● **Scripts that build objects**
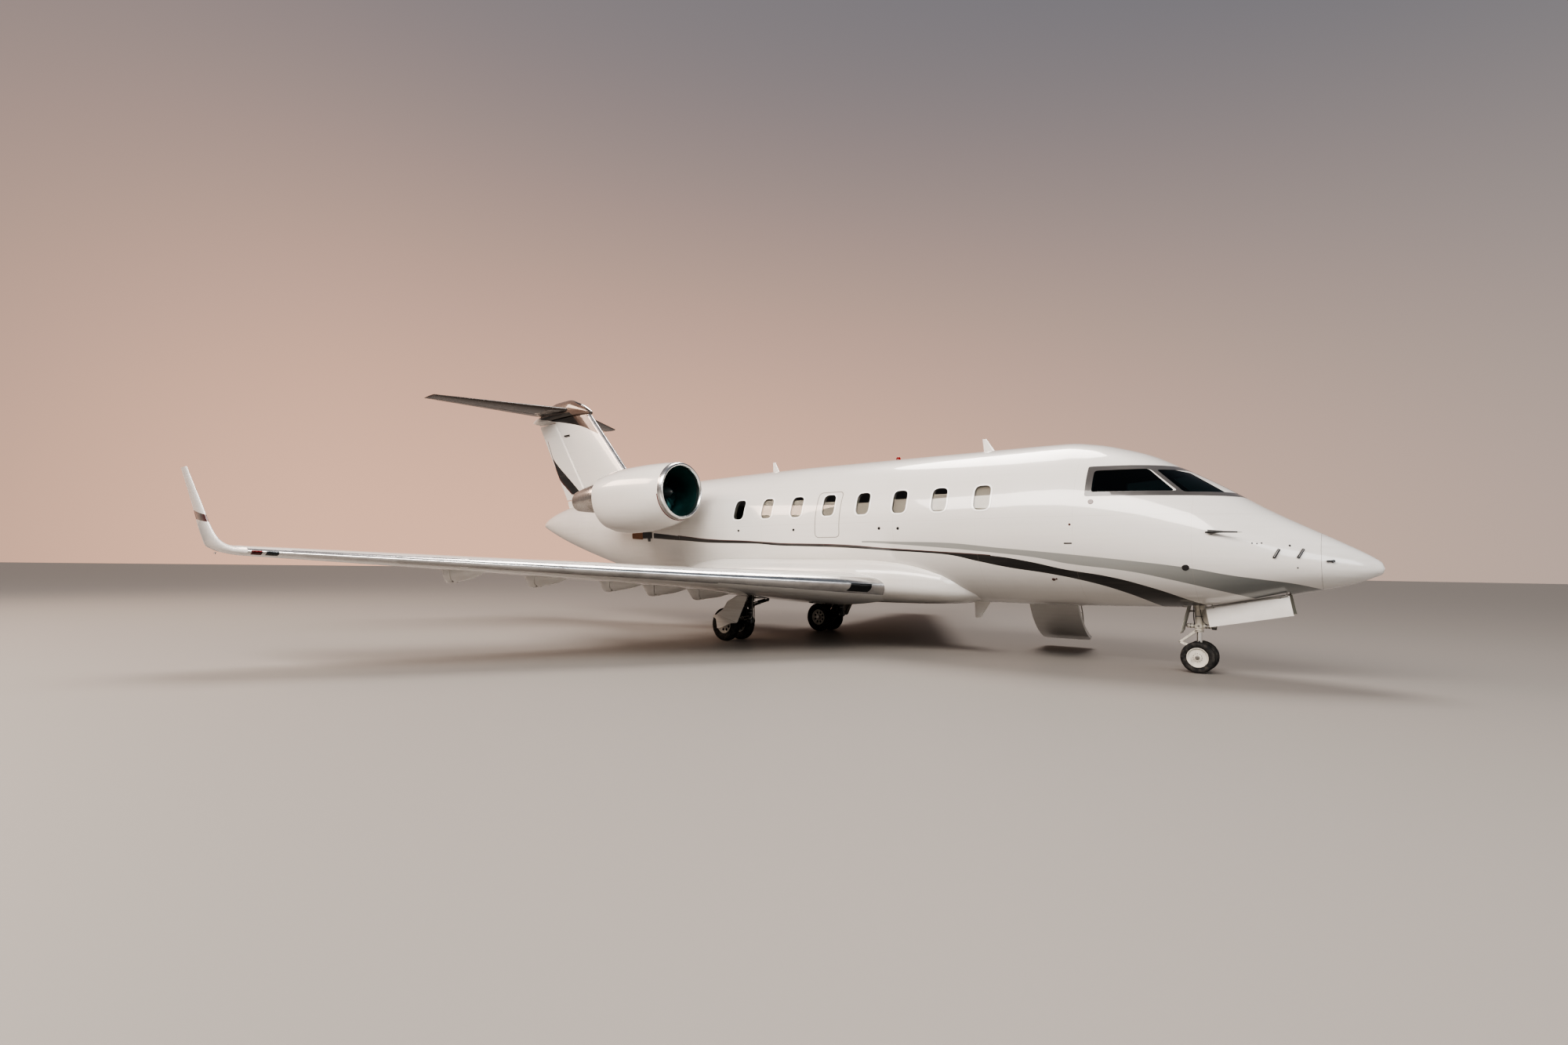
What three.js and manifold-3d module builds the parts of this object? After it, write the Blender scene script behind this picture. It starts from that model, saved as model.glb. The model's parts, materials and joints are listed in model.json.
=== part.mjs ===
// Business jet standing on its gear with its airstair let down.
// Millimetres, +X forward, +Y to port, +Z up. The origin is on the ground below the middle of the plan.
// A station is a distance aft of the nose tip. "Grown" is how far a skin lies outside the real one.

import * as THREE from "three";
import { mergeVertices } from "three/addons/utils/BufferGeometryUtils.js";
import Module from "manifold-3d";

const wasm = await Module();
wasm.setup();

// Driving dimensions
const LENGTH = 20850;
const SEAT = 0.3; // gap where pieces touch
const WALL = 85; // cabin wall from skin to lining
const TAIL_WALL = 45;
const WHEELBASE = 8000;
const NOSE_GEAR_STATION = 2160;
const MAIN_GEAR_STATION = NOSE_GEAR_STATION + WHEELBASE;
const HALF_TRACK = 1590;
const ENGINE = { station: 11140, span: 2150, height: 3020 };
const DOOR = { fore: 4305, aft: 5215, sill: 1560, head: 3270, open: 154 };
const FLOOR = { top: 1560, thickness: 60 };
const PARTITION = { fore: 3960, aft: 3990, half: 330, head: 3380 }; // behind the cockpit, with its aisle

// Fuselage sections: station, crown, keel, half width, height of the widest point
const BODY_COLUMNS = ["station", "crown", "keel", "half", "waist"];
const BODY = [
  [0, 1590, 1520, 38, 1558],
  [90, 1700, 1455, 150, 1565],
  [240, 1800, 1385, 270, 1578],
  [550, 1984, 1288, 455, 1612],
  [890, 2177, 1212, 612, 1655],
  [1230, 2379, 1127, 742, 1705],
  [1580, 2613, 1038, 862, 1768],
  [1950, 2850, 975, 968, 1840],
  [2340, 3077, 952, 1066, 1918],
  [2750, 3296, 942, 1152, 1998],
  [3180, 3445, 930, 1226, 2080],
  [3540, 3538, 920, 1276, 2145],
  [3970, 3595, 911, 1318, 2208],
  [4600, 3600, 905, 1345, 2250],
  [9000, 3598, 905, 1345, 2250],
  [10200, 3586, 905, 1342, 2248],
  [11400, 3566, 912, 1318, 2245],
  [12600, 3538, 955, 1250, 2250],
  [13800, 3498, 1095, 1125, 2300],
  [15000, 3440, 1325, 955, 2385],
  [16200, 3350, 1605, 760, 2475],
  [17400, 3205, 1915, 545, 2560],
  [18300, 3040, 2185, 365, 2612],
  [18900, 2870, 2395, 225, 2632],
  [19310, 2700, 2545, 80, 2622],
];
const BODY_SIDES = 24;
const RADOME_JOINT = 650;
const TAIL_JOINT = 12150;
const CABIN_FRONT = 1300;
const CABIN_REAR = 11450;

// Belly fairing sections: station, top, bottom, half width
const FAIRING_COLUMNS = ["station", "top", "bottom", "half"];
const FAIRING = [
  [5350, 1290, 960, 560],
  [5900, 1560, 862, 1080],
  [6700, 1720, 835, 1350],
  [7600, 1760, 826, 1440],
  [10600, 1760, 826, 1440],
  [11500, 1700, 838, 1330],
  [12300, 1540, 885, 1040],
  [12950, 1290, 975, 560],
];

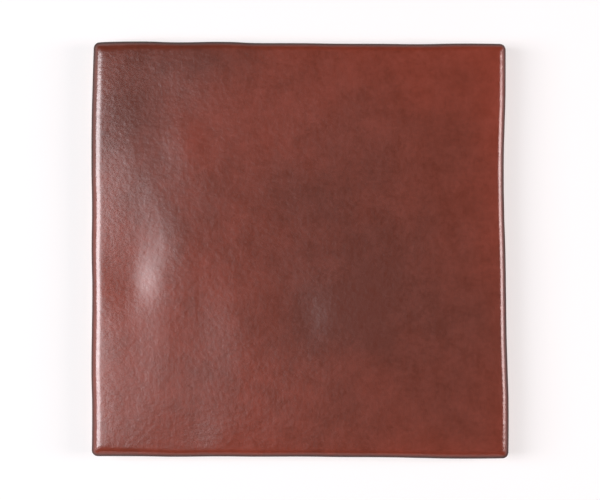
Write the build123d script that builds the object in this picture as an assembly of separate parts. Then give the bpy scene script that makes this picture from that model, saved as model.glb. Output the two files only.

● **Do this**
From the very first line of the data through the line with "with its aisle" in it, please reproduce each line exactly and output nothing more.

● **Result**
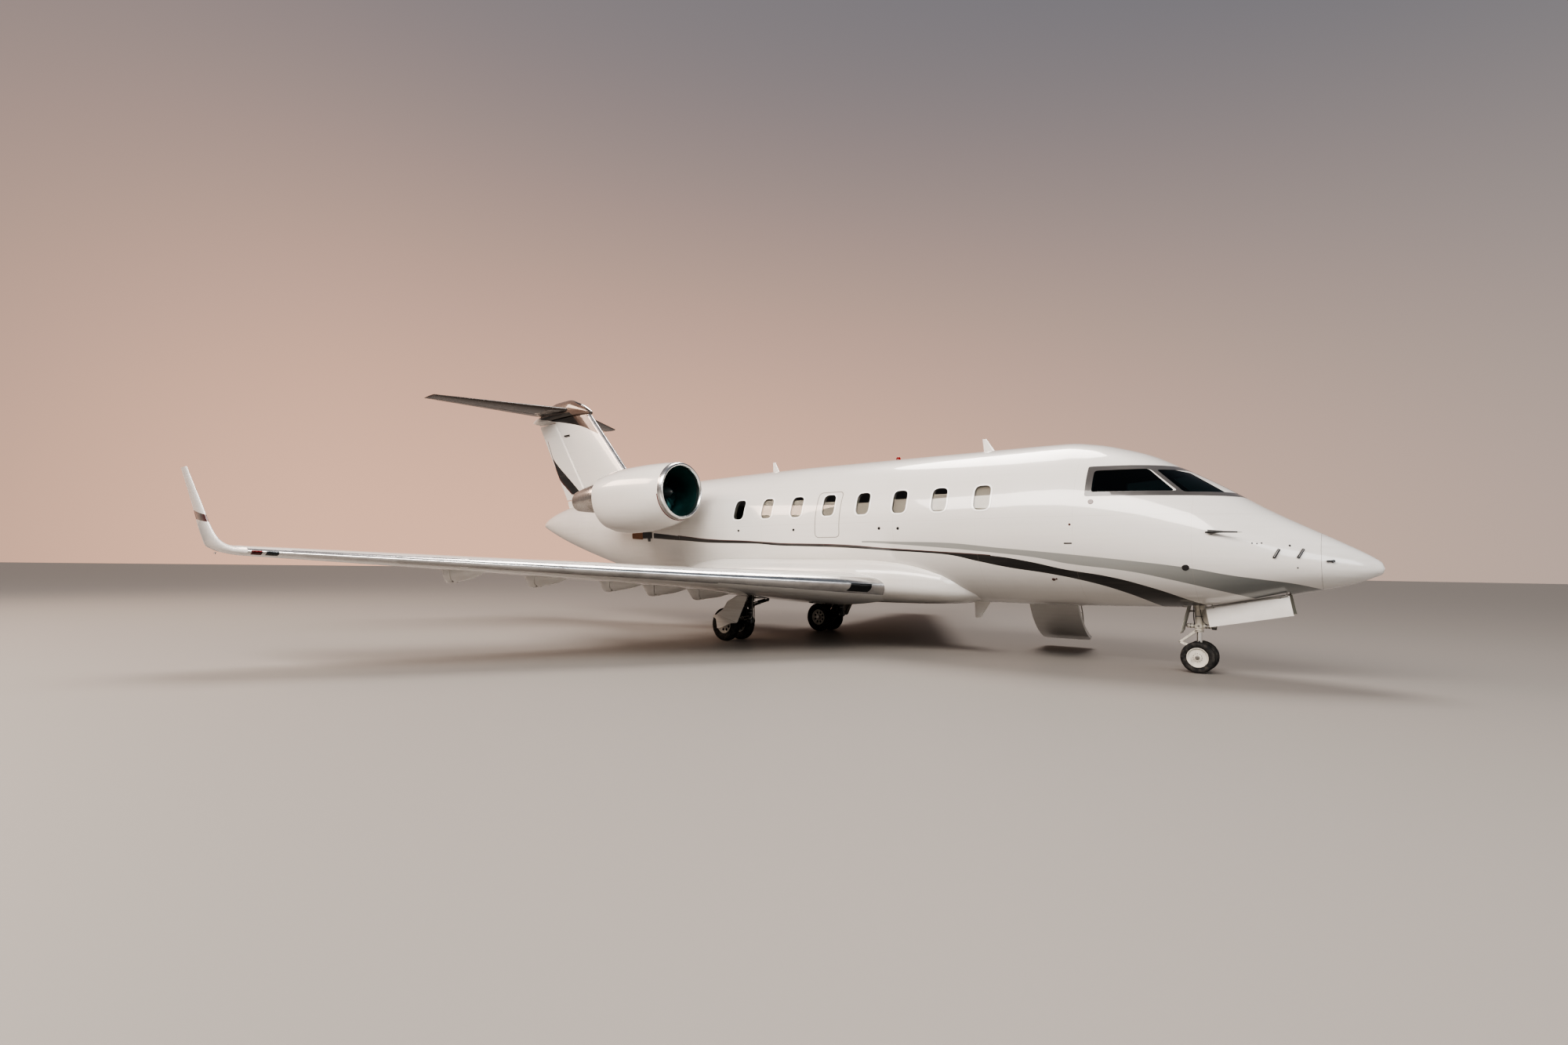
What three.js and manifold-3d module builds the parts of this object? After it, write the Blender scene script behind this picture. It starts from that model, saved as model.glb. The model's parts, materials and joints are listed in model.json.
=== part.mjs ===
// Business jet standing on its gear with its airstair let down.
// Millimetres, +X forward, +Y to port, +Z up. The origin is on the ground below the middle of the plan.
// A station is a distance aft of the nose tip. "Grown" is how far a skin lies outside the real one.

import * as THREE from "three";
import { mergeVertices } from "three/addons/utils/BufferGeometryUtils.js";
import Module from "manifold-3d";

const wasm = await Module();
wasm.setup();

// Driving dimensions
const LENGTH = 20850;
const SEAT = 0.3; // gap where pieces touch
const WALL = 85; // cabin wall from skin to lining
const TAIL_WALL = 45;
const WHEELBASE = 8000;
const NOSE_GEAR_STATION = 2160;
const MAIN_GEAR_STATION = NOSE_GEAR_STATION + WHEELBASE;
const HALF_TRACK = 1590;
const ENGINE = { station: 11140, span: 2150, height: 3020 };
const DOOR = { fore: 4305, aft: 5215, sill: 1560, head: 3270, open: 154 };
const FLOOR = { top: 1560, thickness: 60 };
const PARTITION = { fore: 3960, aft: 3990, half: 330, head: 3380 }; // behind the cockpit, with its aisle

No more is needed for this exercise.